(Exercise) Which lines run from the first one up to and including the one with "return thin +"? Print exactly those.

>>

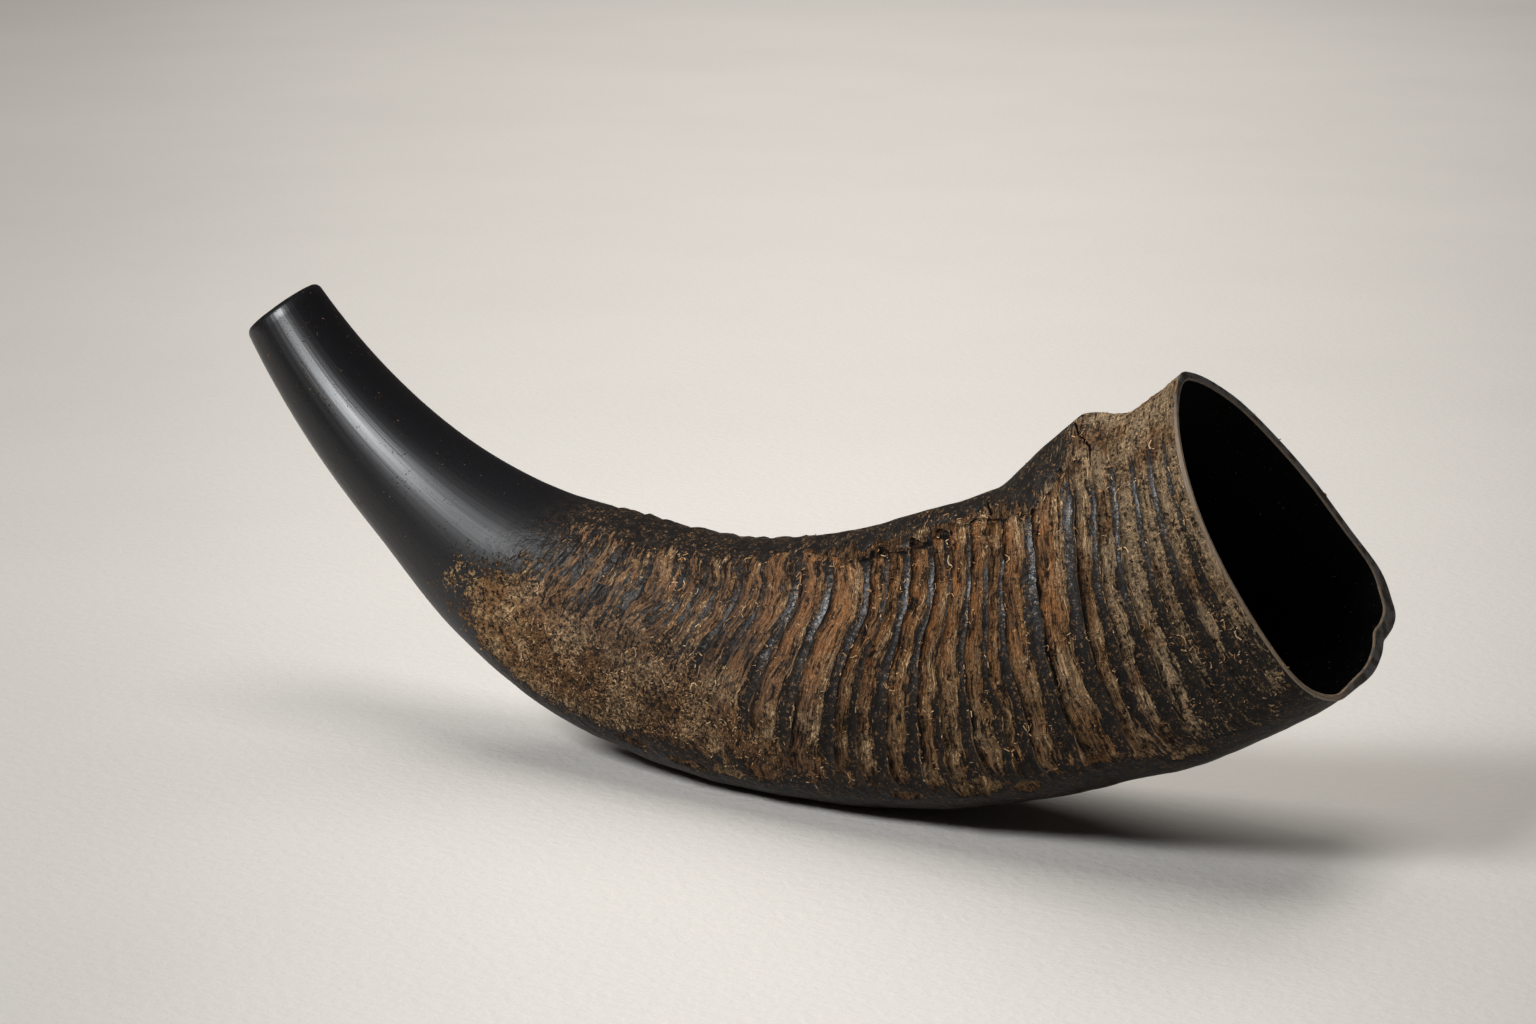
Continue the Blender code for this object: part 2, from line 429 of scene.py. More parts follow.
def hollow_outlines(t, around):
    """The hollow's rings, flaring to a thin rim at the mouth."""
    wall = hermite(RIM_WALL, around, 1)
    outer = knocked(outlines(OUTSIDE, t, around), t, around)
    thin = shrunk(outer, np.broadcast_to(wall, (len(t), len(around))))
    x = np.clip((1 - t) * LENGTH / RIM_FLARE, 0.0, 1.0)[:, None, None]
    return thin + (outlines(HOLLOW, t, around) - thin) * x * x * (3 - 2 * x)


def skin_rings():
    """Every ring from the middle of the tip's cut, over the outside and the rim of the
    mouth, to the blind end of the hollow: points, distances along and regions."""
    around = columns()
    rings, along, regions = [], [], []

    def add(pq, t, onward, region):
        rings.append(place(pq, t, onward))
        along.extend(t * LENGTH)
        regions.extend([region] * len(t))

    # the tip's cut face and its rounded edge
    face = np.array(TIP_FACE)
    turn = np.linspace(0.0, 0.5 * math.pi, TIP_EDGE_ROWS + 1)[:-1]
    reach = OUTSIDE[0][1] - TIP_EDGE_ROUND
    drawn_in = np.concatenate((reach * (1 - face) + TIP_EDGE_ROUND,
                               TIP_EDGE_ROUND * (1 - np.sin(turn))))
    onward = np.concatenate((0 * face, TIP_EDGE_ROUND * (1 - np.cos(turn))))
    t = np.zeros(len(drawn_in))
    add(shrunk(outlines(OUTSIDE, t, around), drawn_in), t, onward, SKIN)
    # the outside
    t = np.concatenate((
        np.linspace(TIP_EDGE_ROUND / LENGTH, RIDGED_FROM, SMOOTH_ROWS, endpoint=False),
        np.linspace(RIDGED_FROM, 1.0, RIDGED_ROWS, endpoint=False)))
    add(knocked(outlines(OUTSIDE, t, around), t, around), t, 0.0, SKIN)
    # the rim: outer edge, cut face, inner edge
    one = np.ones(1)
    outer = knocked(outlines(OUTSIDE, one, around), one, around)
    inner = hollow_outlines(one, around)
    for share in (0.0, 0.35, 0.7, 1.0):
        bend = 0.5 * math.pi * share
        add(shrunk(outer, RIM_EDGE_ROUND * (1 - math.cos(bend)) * one), one,
            -RIM_EDGE_ROUND * (1 - math.sin(bend)), RIM)
    for share in (0.2, 0.4, 0.6, 0.8):
        add(outer + (inner - outer) * share, one, 0.0, RIM)
    for share in (0.0, 0.5, 1.0):
        bend = 0.5 * math.pi * share
        add(shrunk(inner, -RIM_EDGE_ROUND * (1 - math.sin(bend)) * one), one,
            -RIM_EDGE_ROUND * (1 - math.cos(bend)), RIM_INNER)
    # the hollow and its rounded blind end
    end = HOLLOW[0][0]
    t = 1.0 - (1.0 - end) * np.linspace(0.0, 1.0, HOLLOW_ROWS)[1:] ** 1.4
    add(hollow_outlines(t, around), t, 0.0, INSIDE)
    bend = np.linspace(0.0, 0.5 * math.pi, 7)[1:-1]
    t = np.full(len(bend), end)
    last = outlines(HOLLOW, t, around)
    middle = last.mean(axis=1, keepdims=True)
    add(middle + (last - middle) * np.cos(bend)[:, None, None], t,
        -BLIND_END_LENGTH * np.sin(bend), INSIDE)
    return np.concatenate(rings), np.array(along), np.array(regions), around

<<

(Result of this task)
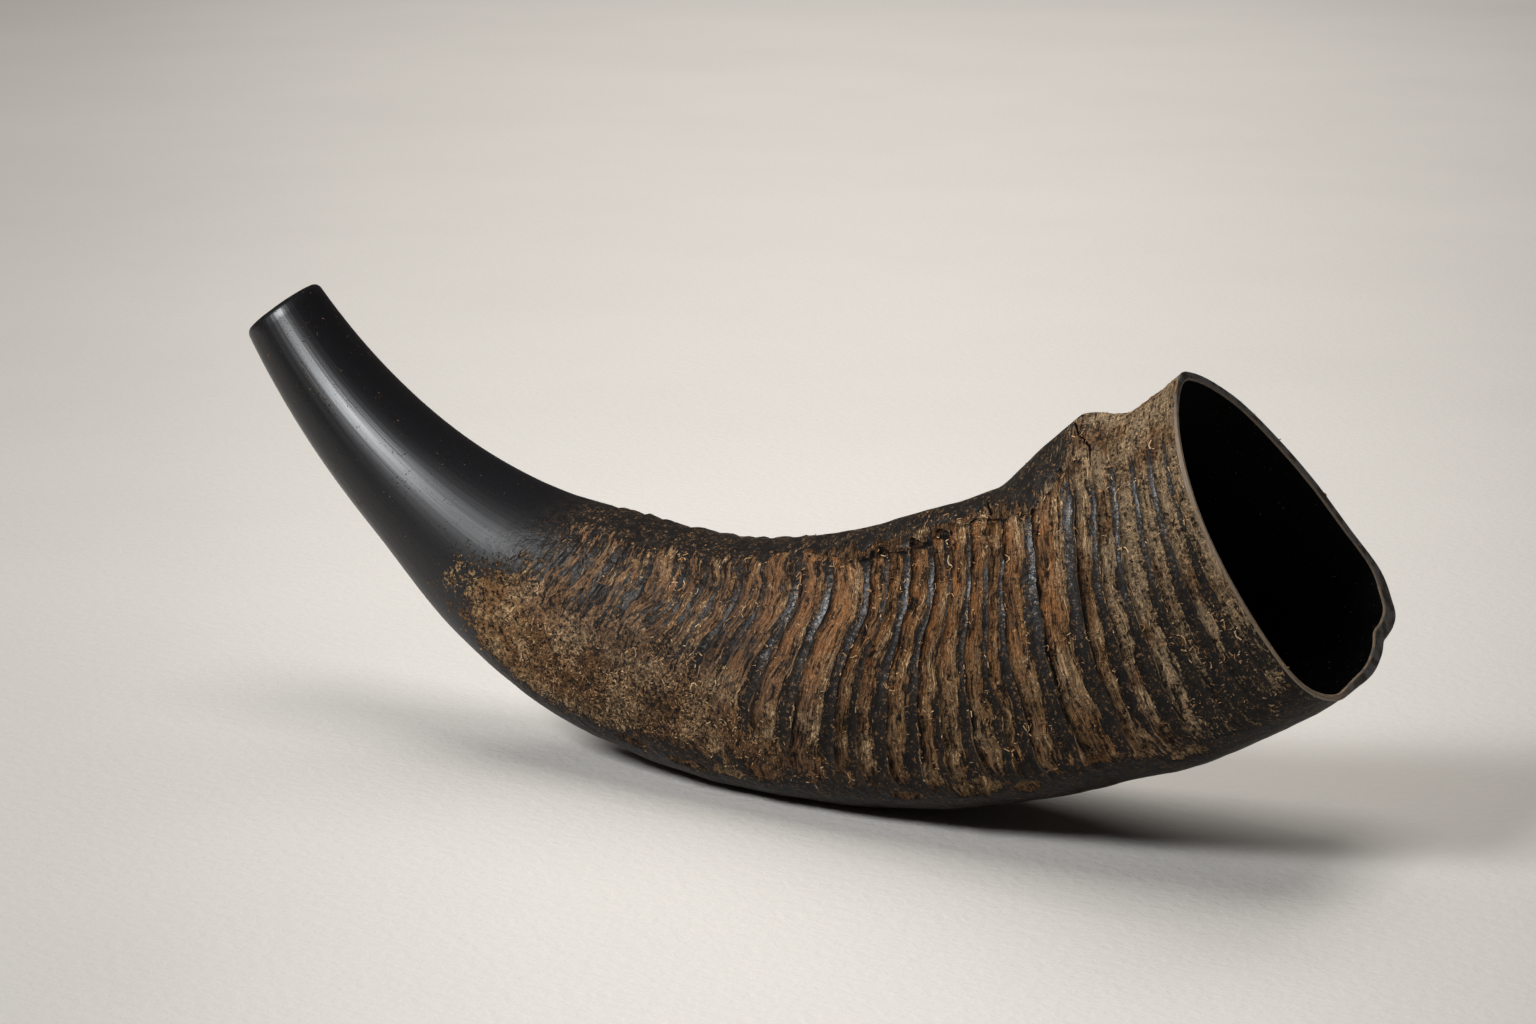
Continue the Blender code for this object: part 2, from line 429 of scene.py. More parts follow.
def hollow_outlines(t, around):
    """The hollow's rings, flaring to a thin rim at the mouth."""
    wall = hermite(RIM_WALL, around, 1)
    outer = knocked(outlines(OUTSIDE, t, around), t, around)
    thin = shrunk(outer, np.broadcast_to(wall, (len(t), len(around))))
    x = np.clip((1 - t) * LENGTH / RIM_FLARE, 0.0, 1.0)[:, None, None]
    return thin + (outlines(HOLLOW, t, around) - thin) * x * x * (3 - 2 * x)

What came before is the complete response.